John Cage (1912-1992) n’est pas le moins du monde hors de propos en pareille compagnie. Bien au contraire, dès lors qu’il a été le chantre de l’expérimentation du hasard en composition, et partisan de l’épure jusqu’à idéaliser le silence. L’étrangeté de A Room voisine avec le minimalisme de Swinging ou le côté obsessionnel de Perpetual Tango, à rapprocher de celui de Satie. Le morceau In a Landscape, d’une durée substantielle pour l’américain (8’), est en réalité composé de diverses séquences flattant le registre aigu du piano et dont les effets de pédale créent un climat nocturne et apaisé. Tandis que Dream (1948) installe un univers tout en questionnement, logé dans le registre médian du clavier et développant des résonances envoûtantes. Pour Chamayou, ces deux pièces montrent « un lien de filiation directe » avec le musicien français. Au demeurant, celle par laquelle il inaugure son programme, All Sides of the Small Stone, For Erik Satie, attribuée à Cage, restitue habilement le fameux balancement lancinant « à la Satie ». Une sorte de « gymnopédie apocryphe » !
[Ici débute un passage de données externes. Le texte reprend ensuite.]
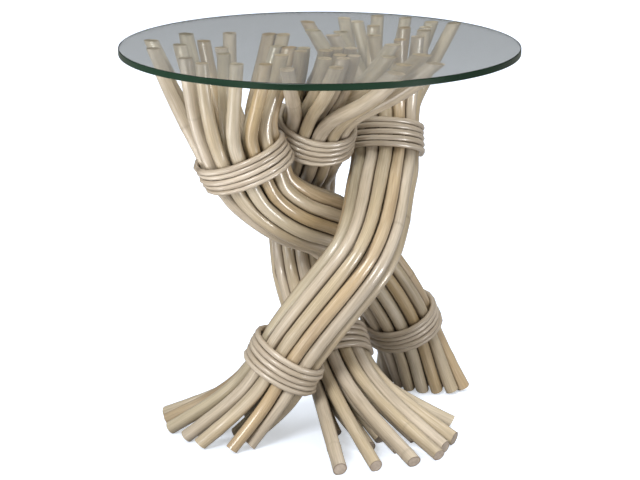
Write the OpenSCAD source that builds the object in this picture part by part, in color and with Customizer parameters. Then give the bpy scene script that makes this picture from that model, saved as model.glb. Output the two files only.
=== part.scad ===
// Side table: a loose round glass top on three bundles of bent rattan poles.
// Each bundle is tied with cane under its spread tops and again over its spread feet,
// and between the two bindings the bundles lean past each other like a twisted tripod.
// The floor is z = 0, the middle of the glass is over the origin, and the front is -Y.

/* [Table] */
// Height from the floor to the top of the glass
table_h = 559; // [545:1:590]
// Diameter of the glass
glass_d = 559; // [545:1:640]
// Thickness of the glass
glass_t = 9.5; // [8:0.5:12]
// Bevel along both edges of the glass
glass_bevel = 1.2; // [0.6:0.1:2]

/* [Poles] */
// Middle thickness of the poles
pole_d = 18.6; // [17:0.1:19.2]
// How much thicker or thinner than that a single pole may be
pole_vary = 1; // [0:0.1:1.2]
// Room between poles that lie side by side
pole_gap = 0.4; // [0.3:0.1:0.6]
// How far the lowest edge of each foot is worn flat on the floor
foot_wear = 0.8; // [0.4:0.1:1.2]

/* [Bindings] */
// Thickness of the cane in the bindings
cane_d = 8.2; // [7:0.1:9]
// Turns of cane in each binding
cane_turns = 4.6; // [3.6:0.5:4.6]
// Room between one turn of cane and the next
turn_gap = 0.5; // [0.45:0.05:0.8]
// Room between the cane and the poles
cane_room = 0.3; // [0.2:0.1:0.6]

/* [Hidden] */
// Bundles are named by where their feet stand
BUNDLES = ["left", "right", "front"];
OUTER = 12;
INNER = 5;
POLES = OUTER + INNER;

// The sizes of the table that the places below were measured on
measured_h = 559;
measured_glass_d = 559;
measured_pole_d = 18.6;
measured_bundle_d = 108.5;

// Middle of each top binding, and the way up through it
waist = [[94, 90, 407], [-105, -37, 401], [-6, 26, 429]];
waist_way = [[0, 40, 90], [-38, -20, 88], [16, -44, 86]];
// Points that the middle of each bundle bends through on its way down
bends = [
    [[86, 26, 346], [58, -80, 269]],
    [[-42, -2, 319], [29, 63, 272]],
    [[-28, 119, 343], [-22, 139, 198]]
];
// Middle of each foot binding, and the way down through it
ankle = [[-49, -65, 120], [121, 130, 122], [16, 39, 107]];
ankle_way = [[-42, 8, -84], [30, 45, -85], [22, -50, -62]];
// How far each bundle is pressed flat, as a share of its width
flatness = [0.08, 0.1, 0.1];
// How much wider than that the bundle has begun to open at its top binding
opened_ratio = [1, 1.24, 1];

// Where the poles meet the glass: place, and how upright they end from 0 to 10
tops = [
    [
        [150, 124, 5], [197, 186, 2], [164, 195, 3], [127, 231, 5], [86, 247, 6], [36, 229, 2],
        [-18, 197, 3], [-10, 125, 1], [19, 83, 1], [77, 82, 5], [113, 49, 6], [139, 73, 6],
        [78, 161, 5], [55, 200, 5], [154, 151, 5], [123, 147, 6], [30, 113, 5]
    ],
    [
        [-42, -12, 7], [-52, 89, 7], [-72, 93, 8], [-129, 101, 8], [-191, 94, 8], [-237, 42, 3],
        [-230, -20, 3], [-181, -92, 6], [-158, -130, 8], [-111, -135, 8], [-72, -137, 7],
        [-52, -69, 8], [-195, 9, 7], [-163, 38, 8], [-136, -14, 8], [-59, -3, 8], [-131, -60, 8]
    ],
    [
        [140, -69, 4], [102, 9, 5], [43, -17, 6], [23, -19, 6], [8, -34, 8], [-22, -16, 8],
        [-26, -40, 6], [-43, -173, 4], [22, -161, 4], [100, -199, 4], [112, -140, 5],
        [155, -132, 4], [7, -95, 8], [28, -69, 8], [94, -84, 8], [47, -75, 8], [32, -94, 8]
    ]
];
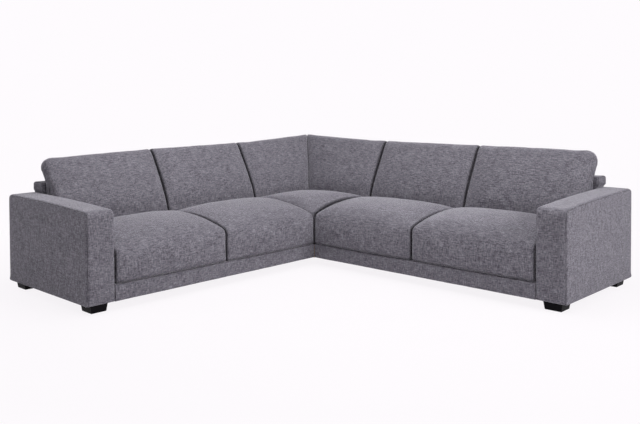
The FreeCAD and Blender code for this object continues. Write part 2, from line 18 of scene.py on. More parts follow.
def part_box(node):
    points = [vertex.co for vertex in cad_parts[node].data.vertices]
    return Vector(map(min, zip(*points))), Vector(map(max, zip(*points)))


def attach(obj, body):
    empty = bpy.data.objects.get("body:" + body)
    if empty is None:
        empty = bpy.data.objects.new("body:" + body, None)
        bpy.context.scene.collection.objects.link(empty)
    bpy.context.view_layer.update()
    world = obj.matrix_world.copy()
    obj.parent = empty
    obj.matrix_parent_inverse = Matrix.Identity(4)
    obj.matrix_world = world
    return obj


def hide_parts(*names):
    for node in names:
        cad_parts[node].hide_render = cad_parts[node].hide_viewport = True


# Camera of the photograph: its place, its angles in degrees, and its lens and centre in the photo's pixels
CAMERA_PLACE = (3.2008, -3.5774, 1.1867)
CAMERA_YAW = 45.589
CAMERA_PITCH = -1.557
CAMERA_ROLL = -0.394
LENS_PIXELS = 757.25
CENTRE_PIXEL = (268.65, 120.60)
PHOTO_SIZE = (640, 424)
SENSOR_MM = 36.0

# Spacing of the points
RING_SPACING = 0.011
LOOP_SPACING = 0.0105
BAND_SPACING = 0.004
CLOTH_SPACING = 0.021
ROUND_POINTS = 7
ARM_TOP_POINTS = 9
PROBE_ANGLES = 721
ROLL_RINGS = 9
PLAIN_RINGS = 4

# How often the corners of an outline are eased
OUTLINE_PASSES = 3
BAND_PASSES = 8

# Rolled edges: how far each reaches from its side, and how much of it is left where a piece rests
CUSHION_ROLL = 0.020
OUTER_ROLL = 0.028
ARM_ROLL = 0.022
BACK_ROLL = 0.014
PLAIN_ROLL = 0.002
LEAST_HOLD = 0.15
FLOOR_FADE = 0.04

# Side panels: the steps in which they close, and their inner line's distance from the ends
PANEL_SHARES = (0.05, 0.12, 0.21, 0.32, 0.46, 0.62, 0.80, 0.95)
PANEL_MARGIN = 0.42

# All cushions: the gaps between them, their crown, how their sides are drawn in, how far from the sides their
# outlines are read, and towards which places inside
CUSHION_GAP = 0.003
MITRE_GAP = 0.0006
CROWN_POWER = 2.4
SIDE_DRAW = 0.004
DRAW_REACH = 0.12
CAD_STRIP = 0.016
SEAT_PROBE_DROP = 0.03
CORNER_PROBE_HEIGHT = 0.30
BACK_PROBE = (0.225, 0.45)

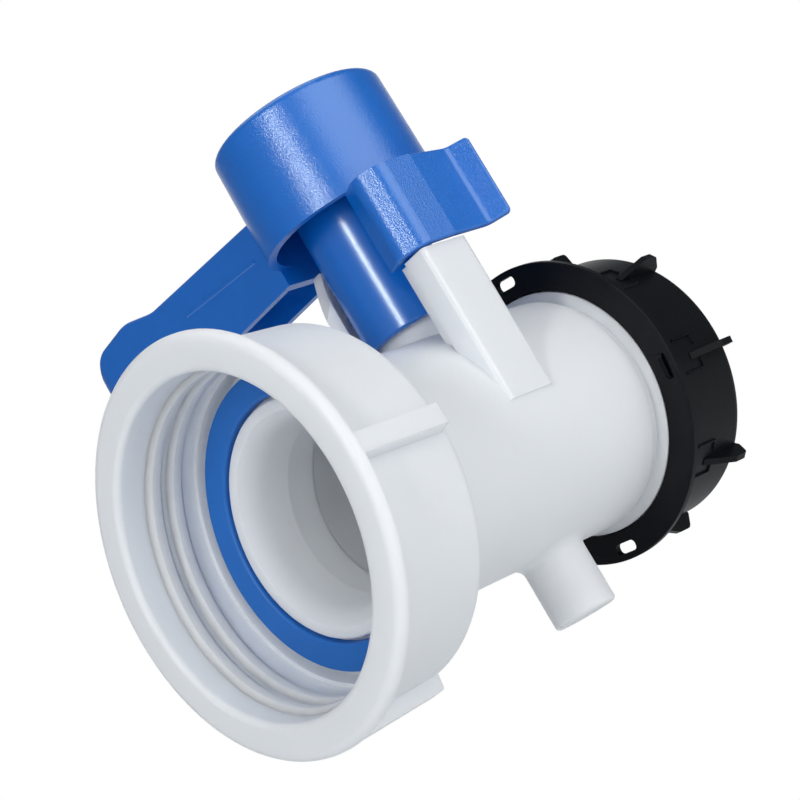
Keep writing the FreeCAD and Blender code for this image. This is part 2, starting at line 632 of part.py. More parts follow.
# The union nut has a coarse thread for the tank and four gripping lugs.
nut = new_body("union_nut")
turned(nut, "nut", [
    ("nut_front_x", "nut_thread_r"), ("nut_front_x", "nut_lip_r"),
    ("nut_front_x + nut_lip_wide", "nut_lip_r"),
    ("nut_front_x + nut_lip_wide + 0.9", "nut_wall_r"), ("nut_rear_x", "nut_rear_r"),
    ("nut_rear_x", "nut_hole_r"), ("nut_shoulder_x", "nut_hole_r"),
    ("nut_shoulder_x", "nut_relief_r"), ("0", "nut_relief_r"), ("0", "nut_thread_r"),
])
rounded(nut, "rear_round", "nut_rear_round", rim("nut_rear_r", "nut_rear_x"))
rounded(nut, "mouth_round", "nut_mouth_round", rim("nut_thread_r", "nut_front_x"))
ends = []
for name, place, top in (("lug_front", "lug_front_x", "lug_front_r"),
                         ("lug_rear", "lug_rear_x", "lug_rear_r")):
    drawing = new_sketch(nut, name, "YZ_Plane", place)
    outline(drawing, [("lug_root_r", "0 - lug_base / 2"), (top, "0 - lug_top / 2"),
                      (top, "lug_top / 2"), ("lug_root_r", "lug_base / 2")])
    ends.append(drawing)
lug = nut.newObject("PartDesign::AdditiveLoft", "lug")
lug.Profile = ends[0]
lug.Sections = [ends[1]]
lug.Ruled = True
settle(nut, lug)


def lug_edge(edge):
    ends = [vertex.Point for vertex in edge.Vertexes]
    if len(ends) != 2 or not isinstance(edge.Curve, Part.Line):
        return False
    if not all(point.y > size("lug_rear_r") - 0.1 for point in ends):
        return False
    return any(abs(point.x - size("lug_rear_x")) < 0.03 for point in ends)


lug_round = rounded(nut, "lug_round", "edge_round", lug_edge)
lugs = nut.newObject("PartDesign::PolarPattern", "lugs")
lugs.Originals = [lug, lug_round]
lugs.Axis = ([item for item in nut.Origin.OriginFeatures if item.Role == "X_Axis"][0], [""])
lugs.Angle = 360
lugs.setExpression("Occurrences", bound("lug_count"))
settle(nut, lugs)
rounded(nut, "lip_round", "nut_lip_round", rim("nut_lip_r", "nut_front_x"))
turn_body(nut, "lug_turn")
pieces.append(nut)

# The butterfly is a slab and a hub inside one sphere, so its edge turns in the bore.
ball = primitive("Part::Sphere", "disc_ball", "stem_x", Radius="disc_r")
slab = primitive("Part::Box", "disc_slab", "stem_x - disc_thick / 2", "0 - disc_r - 1",
                 "0 - disc_r - 1", Length="disc_thick", Width="2 * disc_r + 2",
                 Height="2 * disc_r + 2")
hub = primitive("Part::Cylinder", "disc_hub", "stem_x", "0", "0 - disc_r - 1",
                Radius="hub_r", Height="2 * disc_r + 2")
blank = joined("Part::Common", "disc_blank", joined("Part::Fuse", "disc_rough", slab, hub), ball)
wide_bore = primitive("Part::Cylinder", "disc_wide_bore", "stem_x", "0", "stem_step_z",
                      Radius="stem_r", Height="disc_r + 2 - stem_step_z")
thin_bore = primitive("Part::Cylinder", "disc_thin_bore", "stem_x", "0", "0 - disc_r - 2",
                      Radius="stem_low_r", Height="2 * disc_r")
drilled = joined("Part::Cut", "disc_drilled", blank,
                 joined("Part::Fuse", "disc_bores", wide_bore, thin_bore))
for word, side in (("upper", ""), ("lower", "0 - ")):
    hole = primitive("Part::Cylinder", word + "_screw_hole", "stem_x - hub_r - 1", "0",
                     side + "screw_up", along_x, Radius="screw_r", Height="2 * hub_r + 2")
    spot = primitive("Part::Cylinder", word + "_screw_spot", "stem_x + spot_x", "0",
                     side + "screw_up", along_x, Radius="screw_head_r + 0.3", Height="hub_r")
    tool = joined("Part::Fuse", word + "_screw_cut", hole, spot)
    drilled = joined("Part::Cut", "disc_with_%s_hole" % word, drilled, tool)
drilled.Label = "butterfly_disc"
pieces.append(drilled)

# The stem steps down under the butterfly and ends in a square for the handle.
stem = new_body("stem", "stem_x")
turned(stem, "shaft", [
    ("0", "stem_low_z"), ("stem_low_r", "stem_low_z"), ("stem_low_r", "stem_step_z"),
    ("stem_r", "stem_step_z"), ("stem_r", "drive_low_z"), ("0", "drive_low_z"),
], "V_Axis")
padded(stem, "square_end", [
    ("0 - square / 2", "0 - square / 2"), ("square / 2", "0 - square / 2"),
    ("square / 2", "square / 2"), ("0 - square / 2", "square / 2"),
], "XY_Plane", "drive_low_z - 1", "stem_top_z - drive_low_z + 1")
turned(stem, "bolt_hole", [
    ("0", "bolt_low_z"), ("bolt_r", "bolt_low_z"),
    ("bolt_r", "stem_top_z + 1"), ("0", "stem_top_z + 1"),
], "V_Axis", cut=True)
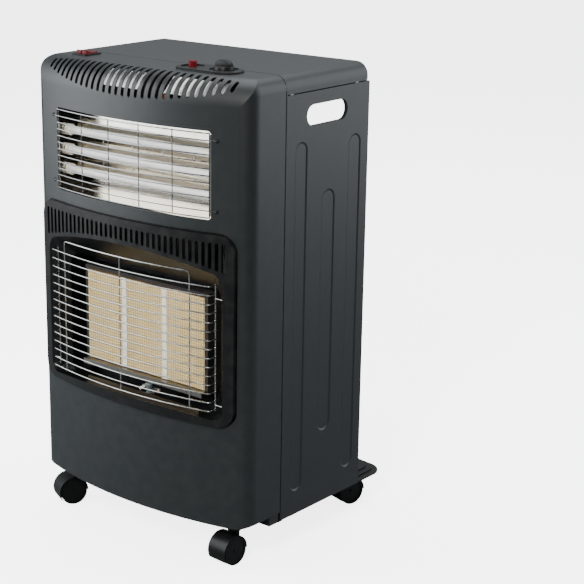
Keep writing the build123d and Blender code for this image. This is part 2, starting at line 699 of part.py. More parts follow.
def burner_box():
    """Sheet-metal recess that holds the burner, open to the front."""
    outer = elevation(box_face(FUNNEL_WALL), FUNNEL_REAR_Y, BURNER_BOX_BACK_Y)
    return outer - elevation(box_face(FUNNEL_WALL - SHEET), FUNNEL_REAR_Y - 1, BURNER_BOX_BACK_Y - SHEET)


def plaque_edges():
    """Left and right edge of each ceramic plaque."""
    width = (2 * PLAQUE_FIELD_HALF - (PLAQUE_COUNT - 1) * PLAQUE_GAP) / PLAQUE_COUNT
    lefts = [-PLAQUE_FIELD_HALF + i * (width + PLAQUE_GAP) for i in range(PLAQUE_COUNT)]
    return [(left, left + width) for left in lefts]


def plaque(i):
    """Ceramic plaque that glows, with a shallow raised field on its face."""
    left, right = plaque_edges()[i]
    back = PLAQUE_FACE_Y + PLAQUE_THICKNESS
    top = PLAQUE_BOTTOM + PLAQUE_HEIGHT
    slab = block(left, right, PLAQUE_FACE_Y + 1, back, PLAQUE_BOTTOM, top)
    return slab + block(left + 2, right - 2, PLAQUE_FACE_Y, PLAQUE_FACE_Y + 1, PLAQUE_BOTTOM + 2, top - 2)


def plenum_front_y():
    return PLAQUE_FACE_Y + 2.0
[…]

Bertrand Chamayou, qui reconnaît n’avoir « longtemps pas su quoi penser de la musique d’Erik Satie », et ne l’avoir jouée en public que tout récemment, la fait sienne d’emblée. La manière est des plus naturelles, se pliant aux indications aussi sourcilleuses que parfois ésotériques du maître. De Cage, il fait tout aussi bien ressortir un langage aux tonalités aussi étranges que minimalistes. Un autre intérêt pour ce projet a été de réaliser l’enregistrement dans un lieu tout particulier, le Studio Miraval, en Provence, créé dans les années 1970 par le pianiste de jazz Jacques Loussier. La prise de son a été étudiée pour s’adapter aux caractéristiques de la musique, singulièrement celle de Satie « qui ne demandait pas d’amplitude dynamique à la manière de Liszt ou de Chopin ». D’où une acoustique intimiste plaçant le Steinway très proche. Là où musique et technologie sonore se rejoignent pour un audacieux face-à-face.